Awalnya gara-gara rumah makan cina
Reaksi negatif terhadap penggunaan MSG pada masakan telah dibahas di dalam literatur ilmiah sejak kurang lebih 40 tahun yang lalu. Diawali dari sebuah laporan kasus yang dituliskan dalam New England Journal Of Medicine 1968 sebagai pengalaman pribadi Dr. Robert Ho Man Kwok (Amerika), setelah mengonsumsi makanan di rumah makan Cina.
Ia menamakannya sebagai Chinese Restaurant Syndrome (CRS) yang merupakan kumpulan gejala berupa rasa kebas di belakang leher, tubuh menjadi lemas serta palpitasi (jantung berdebar-debar). Sejak itu berbagai penelitian dilakukan untuk menilai keamanan penggunaan MSG terhadap kesehatan. Padahal di dalam suratnya tidak menyebutkan bukti bahwa gejala yang dialaminya tersebut merupakan akibat dari penggunaan MSG.
Sejak kejadian tersebut maka dilaporkan kurang lebih 7 persen populasi orang Amerika mengalami CRS. Namun angka ini dianggap berlebihan sebab tidak didasarkan pada desain studi yang benar.
Setelah itu beberapa penelitian mulai bermunculan untuk memastikan hubungan antara CRS dan MSG namun hasil penelitiannya justru berlawanan.

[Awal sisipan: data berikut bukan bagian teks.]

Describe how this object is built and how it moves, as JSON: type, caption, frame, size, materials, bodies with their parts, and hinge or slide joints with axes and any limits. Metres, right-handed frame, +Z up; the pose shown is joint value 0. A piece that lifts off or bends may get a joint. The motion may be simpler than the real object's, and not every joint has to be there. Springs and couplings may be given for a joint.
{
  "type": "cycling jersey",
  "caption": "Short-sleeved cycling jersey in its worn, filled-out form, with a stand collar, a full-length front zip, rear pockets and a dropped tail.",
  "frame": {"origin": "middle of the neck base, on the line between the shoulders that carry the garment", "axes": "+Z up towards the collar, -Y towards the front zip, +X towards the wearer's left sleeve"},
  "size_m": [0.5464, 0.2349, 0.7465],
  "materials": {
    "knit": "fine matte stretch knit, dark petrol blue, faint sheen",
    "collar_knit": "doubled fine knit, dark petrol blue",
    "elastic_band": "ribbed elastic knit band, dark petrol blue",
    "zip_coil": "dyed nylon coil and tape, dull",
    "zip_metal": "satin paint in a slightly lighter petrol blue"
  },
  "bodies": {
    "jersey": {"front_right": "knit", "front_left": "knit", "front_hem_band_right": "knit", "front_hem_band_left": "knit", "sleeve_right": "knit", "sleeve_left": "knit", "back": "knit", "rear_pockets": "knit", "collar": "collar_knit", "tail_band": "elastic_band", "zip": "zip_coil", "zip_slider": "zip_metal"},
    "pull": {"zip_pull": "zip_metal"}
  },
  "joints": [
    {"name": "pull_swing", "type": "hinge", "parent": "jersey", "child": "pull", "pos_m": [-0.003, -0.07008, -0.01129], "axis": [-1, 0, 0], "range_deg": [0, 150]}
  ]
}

Walaupun berbagai penelitian telah banyak yang membuktikan keamanan MSG, namun kontroversi terhadap penelitian tersebut juga selalu ada.
Salah seorang yang paling menentang bukti keamanan MSG adalah Dr. Adrienne Samuel bersama suaminya, yang menyatakan bahwa penelitian tersebut memiliki keterkaitan atau dibiayai oleh industri MSG. Tuduhan Dr. Samuel ditolak oleh Dr. Roland Auer, seorang peneliti independen yang menjabat sebagai Biology’s Expert Panel pada Federation of American Societies.
Beliau menyatakan bahwa Dr. Samuel telah membuat pernyataan yang tidak benar sebab beliau dan institusinya tidak pernah menerima maupun berpihak pada industri makanan.
MSG dituduh merusak saraf dan bikin bodoh
Tak henti sampai di situ, kontroversi MSG terus berlanjut. Salah seorang yang memberikan pengaruh terhadap isu keterkaitan antara MSG dengan kelainan saraf adalah John Olney, psikiatris dari Universitas Washington.
Dr. Olney memberikan banyak kritik terhadap berbagai bahan tambahan makanan, namun fokus utamanya adalah aspartam dan MSG. Ia telah mengadakan banyak penelitian pada hewan pengerat dengan cara menyuntikkan atau memasukkan MSG secara paksa untuk membuktikan apakah MSG dapat menyebabkan neurotoksisitas
pada hewan coba ini.
Di dalam salah satu penelitiannya, Olney menggunakan bayi tikus yang baru lahir dan memberikan MSG secara oral dengan dosis sebesar 3gr/kg berat badan hewan percobaan.
Dari hasil penelitian menunjukkan bahwa MSG menimbulkan kerusakan otak. Olney juga melaporkan bahwa MSG merupakan pemicu untuk terjadinya obesitas, gangguan neuroendokrin, gangguan perilaku dan kerusakan otak pada janin tikus dari induk yang mengonsumsi MSG saat hamil.
Namun lagi-lagi penelitian itu harus melewati tahapan lebih lanjut karena belum sampai tahap uji klinis pada manusia.